The recent publication of Peter Beinart’s book, The Crisis of Zionism, has gotten a lot of press in recent years. An articulate critic of Israel, the wake of his book has fueled many recent debates within and beyond the Jewish community. Daniel Gordis recently shared a response to Beinart’s views that I found most compelling. In critiquing Beinart, Gordis places our relationship with Israel in a meaningful context. He would be the first to acknowledge that there is what to criticize about the modern State of Israel. But he would also demand that we do so understanding the basis of our relationship with Israel, and how central it is to our identity as Jews.

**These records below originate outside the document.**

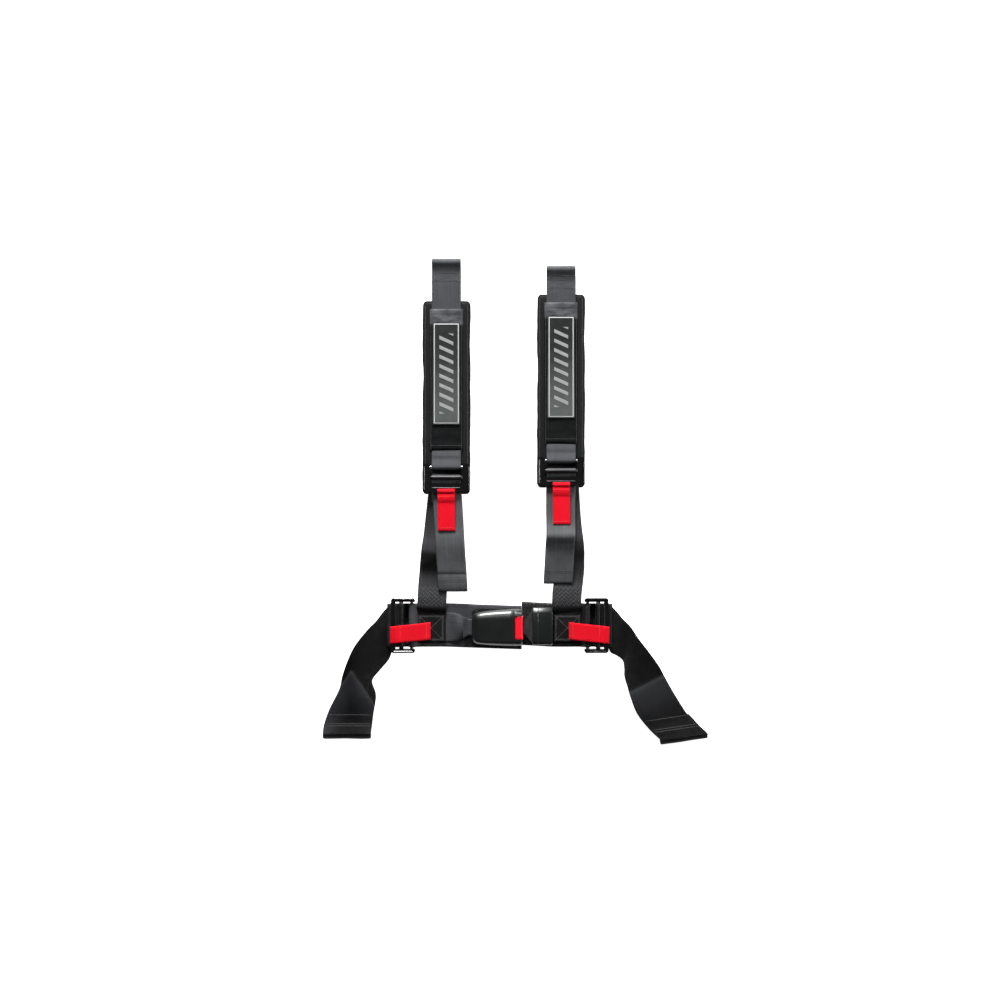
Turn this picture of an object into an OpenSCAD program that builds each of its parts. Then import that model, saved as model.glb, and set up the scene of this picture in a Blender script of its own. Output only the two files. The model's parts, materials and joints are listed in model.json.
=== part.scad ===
// Four point racing harness laid out flat. +X is the wearer's left half, +Y runs up the shoulder
// straps, +Z points off the floor. The latch plate sits in the push button buckle.

/* [Webbing] */
// Width of the shoulder webbing
shoulder_w = 50.8; // [45:0.1:55]
// Width of the lap webbing
lap_w = 76.2; // [70:0.1:80]
// Thickness of the shoulder webbing
shoulder_t = 1.6; // [1.2:0.1:1.8]
// Thickness of the lap webbing
lap_t = 1.8; // [1.4:0.1:1.9]
// Width of a pull tab
tab_w = 30; // [20:1:34]
// Length of a pull tab
tab_l = 66; // [50:1:75]

/* [Shoulders] */
// Centre of the first shoulder strap across the harness
first_shoulder_x = -120.5; // [-140:0.5:-110]
// Centre of the second shoulder strap across the harness
second_shoulder_x = 79.5; // [70:0.5:90]
// Fixed bar of the first shoulder adjuster along the harness
first_adjuster_y = 60; // [50:1:70]
// Fixed bar of the second shoulder adjuster along the harness
second_adjuster_y = 71.5; // [60:0.5:80]
// Length of the first upper strap from the fixed bar to the eye
first_upper_l = 364; // [340:1:375]
// Length of the second upper strap from the fixed bar to the eye
second_upper_l = 340; // [330:1:375]
// Width of a shoulder pad
pad_w = 84; // [76:1:90]
// Length of a shoulder pad
pad_l = 338; // [320:1:345]
// Thickness of a shoulder pad
pad_t = 9; // [7:0.5:9]
// Length of the sleeve on a pad
sleeve_l = 246; // [200:1:250]
// Length of the label on a sleeve
label_l = 178; // [120:1:190]
// Width of the label on a sleeve
label_w = 47; // [40:1:50]
// Length of the loose shoulder tail below the fixed bar
tail_l = 214; // [170:1:216]

/* [Adjusters] */
// Radius of the fixed bars and the slide bars
bar_r = 3; // [2.6:0.1:3]
// Thickness of an adjuster's frame plate
frame_t = 2.2; // [1.8:0.1:2.6]
// Overall width of a shoulder adjuster
shoulder_frame_w = 82; // [78:1:90]
// Overall width of a lap adjuster
lap_frame_w = 96; // [94:1:104]
// How far a slide bar can travel in its slots
grip_travel = 2.5; // [1:0.5:3]

/* [Lap] */
// Centre line of the lap band along the harness
lap_y = -215.6; // [-220:0.1:-212]
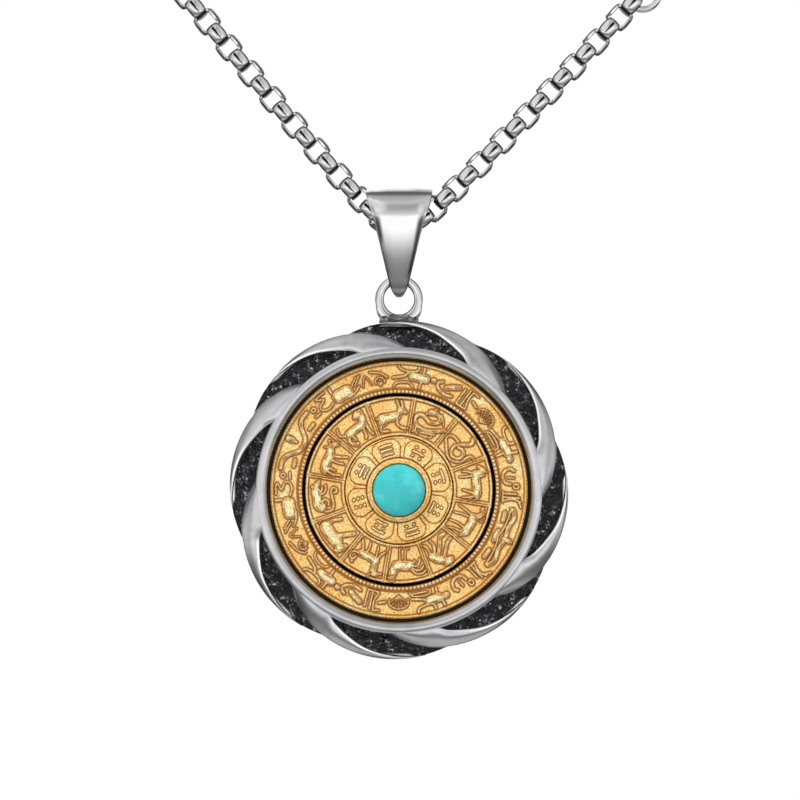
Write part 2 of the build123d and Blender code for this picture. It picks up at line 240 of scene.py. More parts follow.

With my oldest daughter in first year university, our family is experiencing these issues in a different and more personal way. When she participated in a meeting last week in which Jewish students debated whether and how Yom Ha’atzmaut could be celebrated on campus, she realized the extent to which her Jewish peers on that campus don't understand the basis of their own relationship to Israel in the same way she does.

In the context of our Vancouver family relationship, I invite you to join us Wednesday night as our community gathers together to celebrate Yom Ha’atzmaut. I can guarantee that the 1,500 or more of us won’t all agree on many things about the exciting and perplexing 64 year old country. But, we can agree that miracles, warts and all, she is ours. And we can celebrate our own community’s long and historic connection of love and support.

Parashat Shemini
This week’s parasha closes with a description of the basic laws of kashrut, Jewish dietary law. The Torah delineates which animals are inherently considered treif (not kosher), and also provides the basis for separation of meat and milk. Rabbinic interpretation later expanded the basic restrictions into a much more fully developed system. While rabbinic interpreters have provided many different rationales for the laws of kashrut, most agree that they serve as a means of setting the Jewish people apart, making them unique among the nations.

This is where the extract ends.